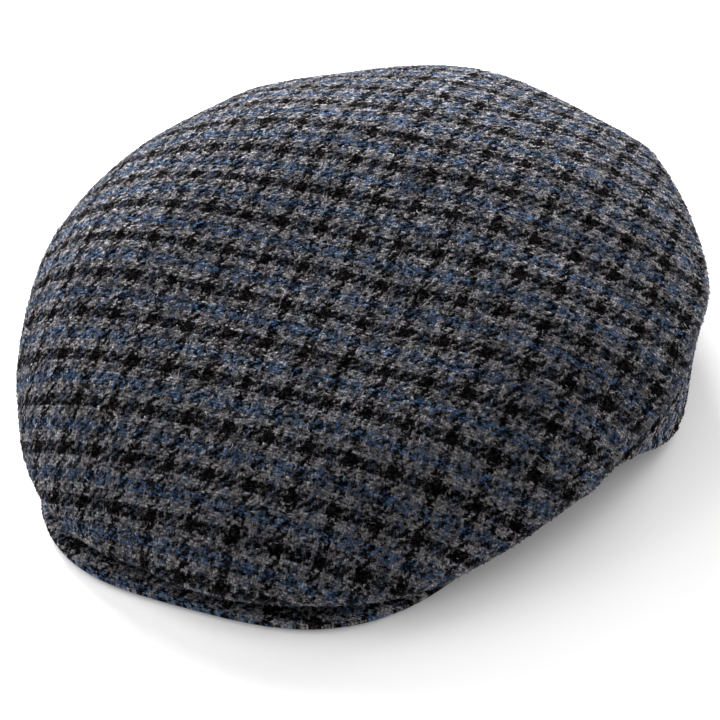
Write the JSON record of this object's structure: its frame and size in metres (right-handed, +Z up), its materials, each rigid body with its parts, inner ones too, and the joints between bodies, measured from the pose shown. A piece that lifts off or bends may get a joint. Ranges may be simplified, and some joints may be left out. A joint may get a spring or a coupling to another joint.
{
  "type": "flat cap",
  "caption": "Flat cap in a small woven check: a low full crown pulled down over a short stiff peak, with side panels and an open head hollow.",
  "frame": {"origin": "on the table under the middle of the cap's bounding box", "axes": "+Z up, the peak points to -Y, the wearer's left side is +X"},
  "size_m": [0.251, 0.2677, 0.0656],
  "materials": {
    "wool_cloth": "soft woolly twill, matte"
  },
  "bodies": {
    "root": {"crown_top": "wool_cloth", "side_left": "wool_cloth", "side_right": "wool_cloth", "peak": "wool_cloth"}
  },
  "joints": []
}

...

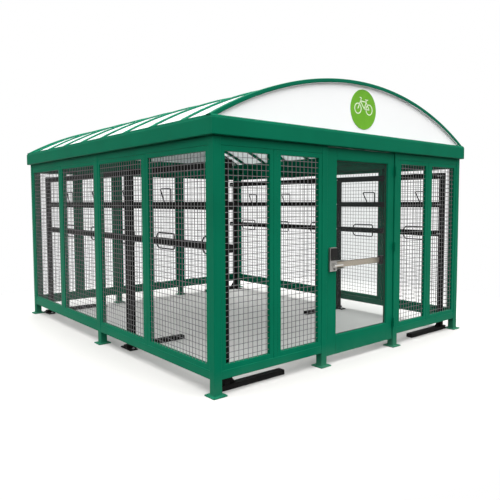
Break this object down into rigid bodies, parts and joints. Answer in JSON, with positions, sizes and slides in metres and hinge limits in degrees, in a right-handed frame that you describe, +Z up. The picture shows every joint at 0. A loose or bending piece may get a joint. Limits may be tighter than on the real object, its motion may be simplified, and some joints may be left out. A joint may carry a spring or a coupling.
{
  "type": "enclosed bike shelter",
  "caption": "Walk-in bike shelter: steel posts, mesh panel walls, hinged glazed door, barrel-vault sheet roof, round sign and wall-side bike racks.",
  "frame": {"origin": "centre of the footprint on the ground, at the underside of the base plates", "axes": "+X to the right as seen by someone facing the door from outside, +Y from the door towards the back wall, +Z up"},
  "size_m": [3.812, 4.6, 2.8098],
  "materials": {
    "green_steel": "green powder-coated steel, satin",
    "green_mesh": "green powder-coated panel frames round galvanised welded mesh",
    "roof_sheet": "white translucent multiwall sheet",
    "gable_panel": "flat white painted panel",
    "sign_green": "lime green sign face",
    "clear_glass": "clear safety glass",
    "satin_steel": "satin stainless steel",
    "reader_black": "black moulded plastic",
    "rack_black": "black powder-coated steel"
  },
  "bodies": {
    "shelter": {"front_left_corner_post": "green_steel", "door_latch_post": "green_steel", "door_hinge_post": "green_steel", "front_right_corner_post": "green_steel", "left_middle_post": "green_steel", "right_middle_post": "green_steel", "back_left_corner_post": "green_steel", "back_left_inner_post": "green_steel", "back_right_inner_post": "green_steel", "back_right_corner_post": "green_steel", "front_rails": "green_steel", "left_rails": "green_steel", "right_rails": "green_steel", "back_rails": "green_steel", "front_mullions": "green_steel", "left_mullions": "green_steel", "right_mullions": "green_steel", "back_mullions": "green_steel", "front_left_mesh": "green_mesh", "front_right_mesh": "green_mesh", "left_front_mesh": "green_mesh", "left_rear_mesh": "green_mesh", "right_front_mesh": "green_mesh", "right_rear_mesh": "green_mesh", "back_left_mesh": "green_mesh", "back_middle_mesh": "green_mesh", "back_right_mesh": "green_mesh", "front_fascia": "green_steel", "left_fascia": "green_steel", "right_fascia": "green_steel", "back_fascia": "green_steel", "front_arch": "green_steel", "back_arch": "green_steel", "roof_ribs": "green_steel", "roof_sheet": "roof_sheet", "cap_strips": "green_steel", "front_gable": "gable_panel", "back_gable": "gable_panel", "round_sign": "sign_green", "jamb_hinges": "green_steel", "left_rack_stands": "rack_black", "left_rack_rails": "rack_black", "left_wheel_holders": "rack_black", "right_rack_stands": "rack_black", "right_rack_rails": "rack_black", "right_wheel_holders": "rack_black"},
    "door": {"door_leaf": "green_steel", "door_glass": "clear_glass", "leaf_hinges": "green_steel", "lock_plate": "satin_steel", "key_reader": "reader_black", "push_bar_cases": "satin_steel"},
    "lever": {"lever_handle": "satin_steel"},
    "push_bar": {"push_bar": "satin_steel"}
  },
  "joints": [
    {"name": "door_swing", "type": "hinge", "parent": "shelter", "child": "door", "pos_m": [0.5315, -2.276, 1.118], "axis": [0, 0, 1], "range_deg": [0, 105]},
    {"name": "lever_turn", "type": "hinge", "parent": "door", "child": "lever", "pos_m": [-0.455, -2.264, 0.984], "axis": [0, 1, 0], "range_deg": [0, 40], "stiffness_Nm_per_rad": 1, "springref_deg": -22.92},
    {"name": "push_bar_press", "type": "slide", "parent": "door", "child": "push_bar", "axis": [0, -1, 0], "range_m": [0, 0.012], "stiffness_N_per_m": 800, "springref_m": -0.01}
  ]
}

* * *

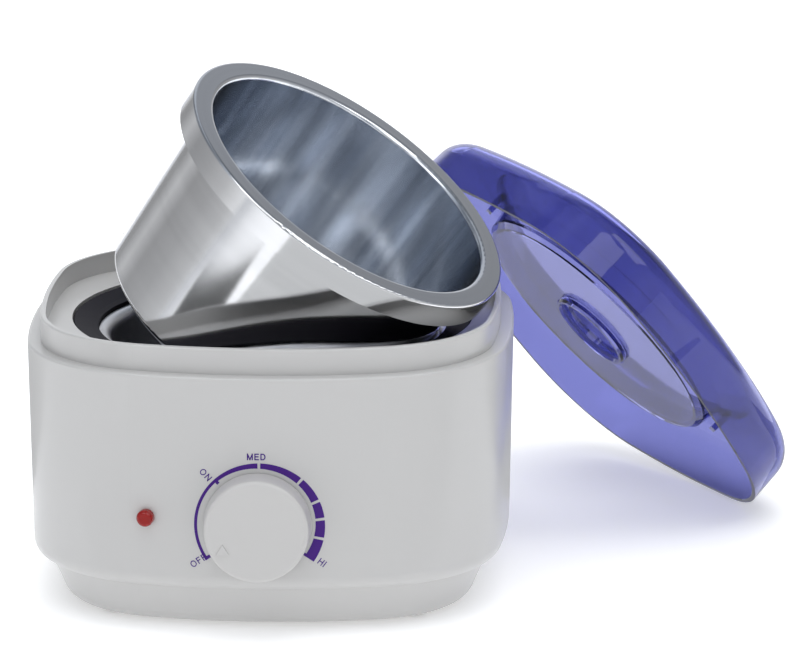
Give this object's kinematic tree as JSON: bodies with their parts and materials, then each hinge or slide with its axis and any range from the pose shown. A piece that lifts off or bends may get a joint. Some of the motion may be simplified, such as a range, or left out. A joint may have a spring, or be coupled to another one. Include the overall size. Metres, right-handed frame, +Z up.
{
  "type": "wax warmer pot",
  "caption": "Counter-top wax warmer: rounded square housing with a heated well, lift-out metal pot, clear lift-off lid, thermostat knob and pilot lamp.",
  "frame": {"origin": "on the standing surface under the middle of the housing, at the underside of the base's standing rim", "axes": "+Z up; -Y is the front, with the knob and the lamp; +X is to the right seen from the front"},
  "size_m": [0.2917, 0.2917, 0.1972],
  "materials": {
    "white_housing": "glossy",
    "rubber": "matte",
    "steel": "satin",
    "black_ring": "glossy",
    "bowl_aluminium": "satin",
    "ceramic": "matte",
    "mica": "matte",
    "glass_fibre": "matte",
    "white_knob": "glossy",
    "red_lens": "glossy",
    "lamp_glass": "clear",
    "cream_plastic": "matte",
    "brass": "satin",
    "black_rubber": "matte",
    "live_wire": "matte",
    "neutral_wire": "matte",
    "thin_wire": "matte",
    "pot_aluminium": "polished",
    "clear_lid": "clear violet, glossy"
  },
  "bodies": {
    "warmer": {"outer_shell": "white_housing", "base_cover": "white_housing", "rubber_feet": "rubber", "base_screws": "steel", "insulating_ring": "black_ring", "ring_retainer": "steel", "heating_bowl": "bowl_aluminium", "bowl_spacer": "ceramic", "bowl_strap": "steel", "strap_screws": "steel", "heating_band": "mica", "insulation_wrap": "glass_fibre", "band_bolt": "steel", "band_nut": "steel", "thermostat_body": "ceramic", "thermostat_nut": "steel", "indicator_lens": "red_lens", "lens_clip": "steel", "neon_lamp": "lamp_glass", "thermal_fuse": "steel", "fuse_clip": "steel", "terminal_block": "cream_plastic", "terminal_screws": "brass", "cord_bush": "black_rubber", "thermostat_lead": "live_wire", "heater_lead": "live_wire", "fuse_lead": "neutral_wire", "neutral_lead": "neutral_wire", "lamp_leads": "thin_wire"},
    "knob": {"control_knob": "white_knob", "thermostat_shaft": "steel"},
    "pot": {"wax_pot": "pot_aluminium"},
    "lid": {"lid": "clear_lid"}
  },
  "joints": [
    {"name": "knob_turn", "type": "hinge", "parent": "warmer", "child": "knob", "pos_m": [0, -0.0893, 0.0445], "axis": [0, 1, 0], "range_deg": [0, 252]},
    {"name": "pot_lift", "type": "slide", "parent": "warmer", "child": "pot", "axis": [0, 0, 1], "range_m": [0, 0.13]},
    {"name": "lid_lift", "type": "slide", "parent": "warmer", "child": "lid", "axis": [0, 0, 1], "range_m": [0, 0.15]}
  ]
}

Problem description: For each line above that contains the word "down", copy that line.

Result below:
  "caption": "Flat cap in a small woven check: a low full crown pulled down over a short stiff peak, with side panels and an open head hollow.",
Break this object down into rigid bodies, parts and joints. Answer in JSON, with positions, sizes and slides in metres and hinge limits in degrees, in a right-handed frame that you describe, +Z up. The picture shows every joint at 0. A loose or bending piece may get a joint. Limits may be tighter than on the real object, its motion may be simplified, and some joints may be left out. A joint may carry a spring or a coupling.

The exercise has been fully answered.